Ella se coloca junto al médico que hace las maniobras para deslizar el tubo hasta la tráquea. Silvia aspira con una manguera las secreciones espumosas que expulsan los pacientes con covid-19.
Le impresiona cómo los pacientes se van deteriorando hasta morir, jóvenes o ancianos, con enfermedades crónicas o sanos. El coronavirus no respeta a nadie, dice. La enfermera tiene miedo todo el tiempo, no lo niega, aunque admite que es lo que ella escogió, por eso es enfermera desde hace 14 años.
“Siempre es impactante ver a una persona deteriorarse. El virus lo que hace es que ataca los pulmones, la vía respiratoria y el paciente empieza a tener dificultad para que el oxígeno esté entrando a su sistema, entonces es necesario conectarlos al respirador”.
El “área contaminada” es un recuadro con camas que está dividida en dos: la zona negra y la gris. Se colocó una barrera improvisada, un cristal por donde con señas se comunican con los médicos y enfermeras que preparan los medicamentos que pasarán a Silvia desde la zona gris.
El equipo de protección que usa la enfermera Silvia Rosas en el “área negra” del Hospital General de Tijuana. Foto: Especial
Se extremaron precauciones y se sustituyeron las puertas de entrada con otras de metal. Según Silvia el número varía todos los días, pero en esa área hay unos 17 pacientes entre casos positivos y sospechosos que tienen los síntomas de contagio.
A pesar del sacrificio no está dispuesta a poner en riesgo a sus cuatro hijos y a su marido, que la esperan en casa, por eso tomó medidas drásticas: acondicionar su camioneta Voyager blanca 1994 para vivir en ella cuando esté de turno y que estaciona en el Hospital General.

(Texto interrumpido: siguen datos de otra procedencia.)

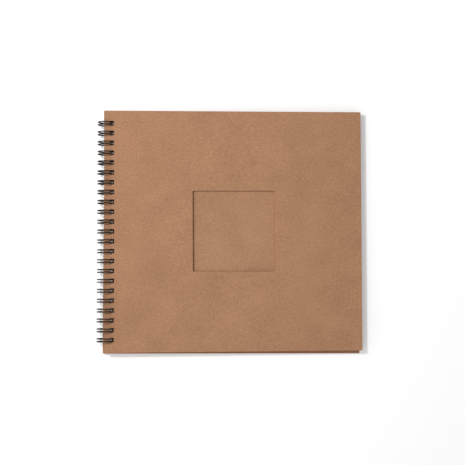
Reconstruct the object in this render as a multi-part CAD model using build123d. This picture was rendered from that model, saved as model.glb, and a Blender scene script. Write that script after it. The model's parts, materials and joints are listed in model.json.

“Mi esposo me la acondicionó, le quitó asientos, le puso un colchón, metimos ahora sí que lo mínimo indispensable para poder estar ahí. Mis cobijas, mis almohadas, zapatos, ropa de civil”.
Donde iban los asientos, ahora hay una colchoneta rosa, una franela blanca, una cobija azul, almohadas rosas con distintos patrones. Al fondo otra cobija color celeste: en Tijuana hace frío en abril y estas noches la temperatura desciende hasta los 10 grados centígrados, con nubes densas que anuncian lluvia.
A Silvia le impresiona el desinterés de algunas personas, dice que verlos pasear por la calle la desmorona. “Claro que da miedo todo el tiempo, y ahí estamos. Está saturado el servicio, no se van a salvar porque no va haber el equipo para salvarles la vida, entonces lo que queremos es disminuir (el número de pacientes) para darnos abasto y poder disminuir la cantidad de personas que pudieran fallecer”.
Dice que se tiene que evitar llegar al punto donde tengan que evaluar a quién se le da prioridad, eso sería una catástrofe.
“Si (un ventilador) se va a ocupar con una persona, no puedes esperar a que híjole, si ya va a fallecer que fallezca para ponérselo a otra, imagínate”, dice con un resoplido.